Notice that you are not trying to master any of these technologies. They are simply a tool to solve specific problems. Courses and tutorials you take should be to move your project further along. Plus it gives you a lot to talk about in interviews.

Code with another human

Looking for opportunities to code with others is one of the most under-rated learning strategies theres is. Too often we focus only on our own projects, and building something you can proudly say ‘I did this all on my own’.

That’s great. You should have personal projects. But I highly recommend also finding ways to practise collaboration. These experiences teach you SO much. Working with someone else means gaining new perspectives, being challenged on some decisions, and best of all, you are forced to communicate your work.

It also really makes your portfolio standout, especially if you have no commercial experience.

And here’s the thing, it doesn’t mean finding a partner for a huge application that will become a startup and eventually earn you millions.
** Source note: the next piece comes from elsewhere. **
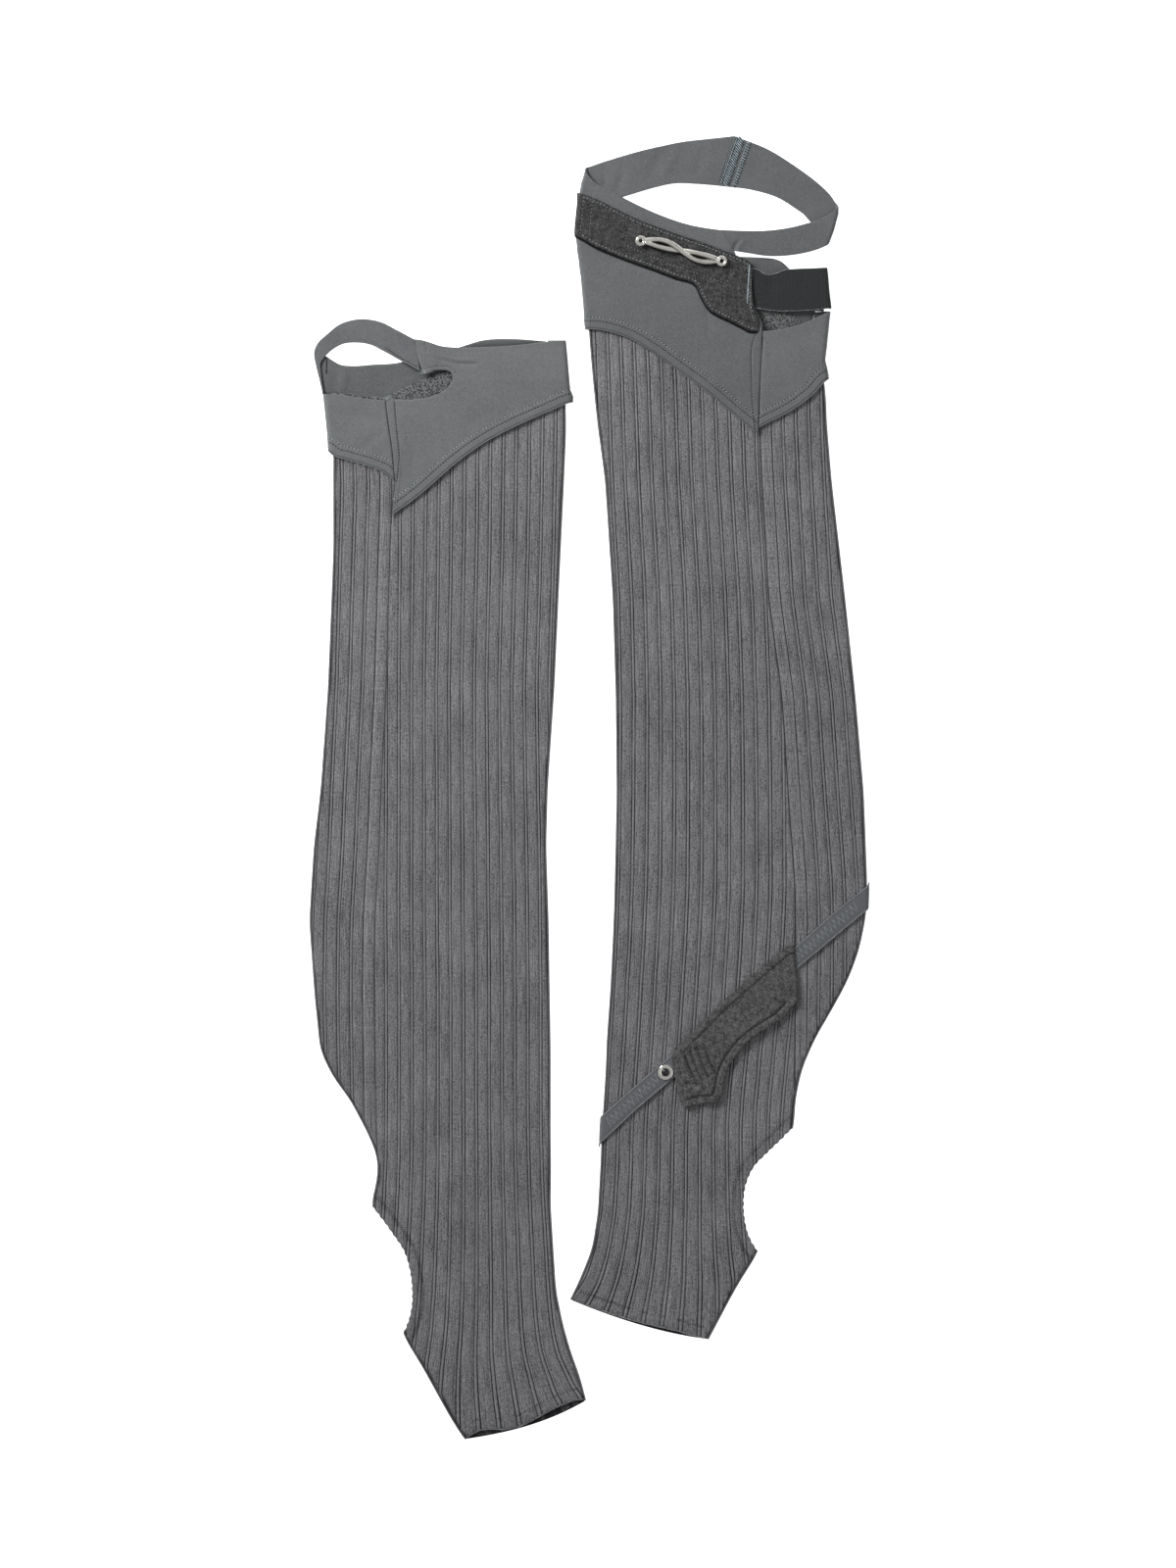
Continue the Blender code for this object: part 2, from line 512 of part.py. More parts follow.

Here are a few other ways to work with others:

  • Find a designer to create figma designs on a smaller project, and work together to achieve the right look and feel.
  • Code pair on leetcode / edabit / codewars challenge. This really pushes you out of your comfort zone. It can be super scary. But there is no better preparation for interviews, while simultaenously accelerating your learning
  • Teach others. Even if it’s raw html & css basics, there is so much to be gained from this. In the UK I used to volunteer as a coach at codebar. Look for similar opportunities near you.
  • Receive mentoring or coaching from a more experienced developer (The Great Sync might be able to help you here, stay tuned)
  • Attend networking events, but don’t just sit in the crowd and listen to talks. Often these events have open discussions, facilitated networking rooms, or workshops where you can actively partake and learn from others.
  • Find a friend or someone in a coding community to build a basic application together, using git workflows. I recommend keeping the scope of the project small to begin with - a ‘proof-of-concept’ app with very few features. This makes it easier to find partners without embarking on something that will take months of work.

Growing a knowledge tree

You might be wondering why I haven't even mentioned The Great Sync yet. Having systems and strategies for consolidating what you are learning is essential to grow your craft. The Great Sync is one of many ways of doing this.